Extremal Functions for Trudinger–Moser Inequalities Involving Various $L^{p}$-norms in High Dimension

Abstract

In this paper, we deal with two Trudinger–Moser inequalities involving various $L^{p}$-norms on a smooth bounded domain of $\mathbb{R}^{n}$, $n \geq 3$. For any $p \gt 1$, we set \[ \lambda_{p}(\Omega) = \inf_{u \in H_{0}^{1,n}(\Omega), \; u \not\equiv 0} \frac{\|\nabla u\|_{n}^{n}}{\|u\|_{p}^{n}} \] as an eigenvalue related to the $n$-Laplacian.

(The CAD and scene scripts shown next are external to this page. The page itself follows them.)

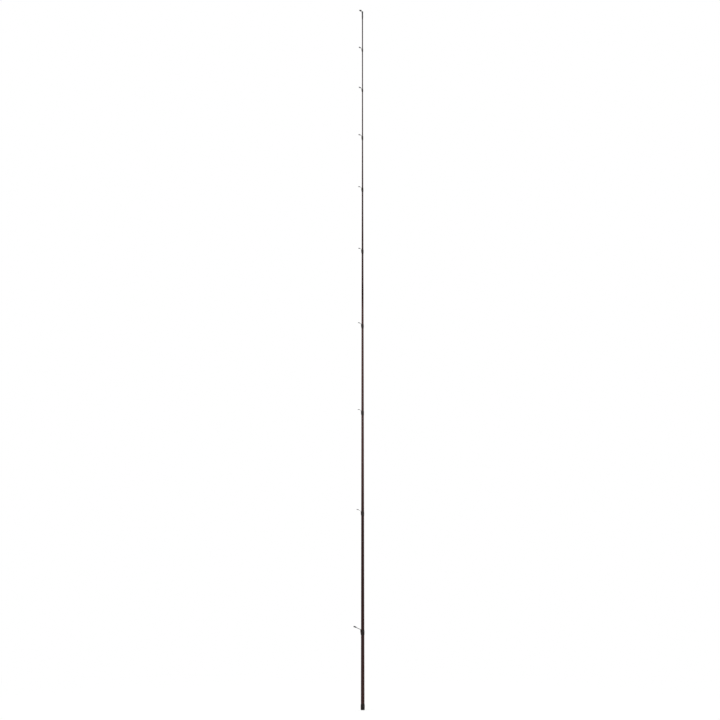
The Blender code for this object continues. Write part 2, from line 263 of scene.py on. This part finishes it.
def mesh_of_rows(name, rows, wrap):
    """A skin over rows of points, each of which closes on itself.

    With wrap, the last row joins the first. Without it, both ends are capped.
    """
    rows = np.asarray(rows, dtype=float)
    count, sides = rows.shape[:2]
    shape = bmesh.new()
    grid = [[shape.verts.new(point) for point in row] for row in rows]
    for here in range(count if wrap else count - 1):
        lower = grid[here]
        upper = grid[(here + 1) % count]
        for side in range(sides):
            after = (side + 1) % sides
            shape.faces.new((lower[side], lower[after], upper[after], upper[side]))
    if not wrap:
        shape.faces.new(grid[0])
        shape.faces.new(grid[-1])
    bmesh.ops.recalc_face_normals(shape, faces=shape.faces)
    return smooth(mesh_from(shape, name))


def circle(radius, height, sides):
    angles = np.arange(sides) * 2 * math.pi / sides
    ring = [radius * np.cos(angles), radius * np.sin(angles), np.full(sides, height)]
    return np.stack(ring, axis=1)


def lathe_mesh(name, profile, sides, wrap=True):
    """A turned piece from (radius, height) pairs."""
    return mesh_of_rows(name, [circle(radius, height, sides) for radius, height in profile], wrap)


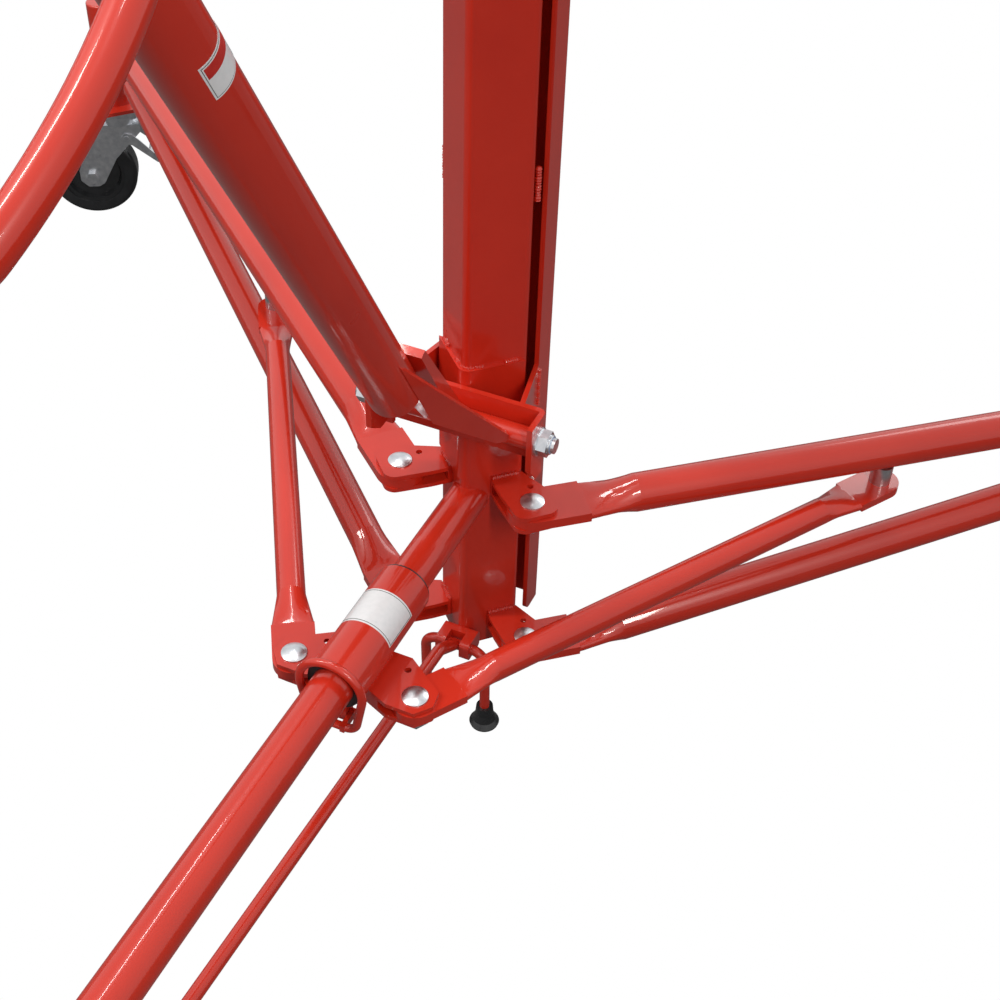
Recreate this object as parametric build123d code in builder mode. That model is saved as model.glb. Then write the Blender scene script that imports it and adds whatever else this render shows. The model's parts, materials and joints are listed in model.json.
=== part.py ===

Based on the method of blow-up analysis, if $p_{j} \gt 1$ for all $1 \leq j \leq l$, and satisfies \[ \max_{1 \leq j \leq l} \frac{\alpha_{j}}{\lambda_{p_{j}}(\Omega)} \lt 1, \quad \sum_{j=1}^{l} \frac{\alpha_{j}}{\lambda_{p_{j}}(\Omega)} \lt 1, \] then we prove that \[ \sup_{u \in H_{0}^{1,n}(\Omega), \; \|\nabla u\|_{n} \leq 1} \int_{\Omega} e^{\alpha_{n} |u|^{\frac{n}{n-1}} \big( 1 + \sum_{j=1}^{l} \alpha_{j} \|u\|_{p_{j}}^{n} \big)^{\frac{1}{n-1}}} \, dx \] is attained, where $\alpha_{n} = n \omega_{n-1}^{1/(n-1)}$, $\omega_{n-1}$ is the surface area of the unit ball in $\mathbb{R}^{n}$. Under the same assumptions as above, we conclude that \[ \sup_{u \in H_{0}^{1,n}(\Omega), \; \|\nabla u\|_{n}^{n} - \sum_{j=1}^{l} \alpha_{j} \|u\|_{p_{j}}^{n} \leq 1} \int_{\Omega} e^{\alpha_{n} |u|^{\frac{n}{n-1}}} \, dx \] is attained.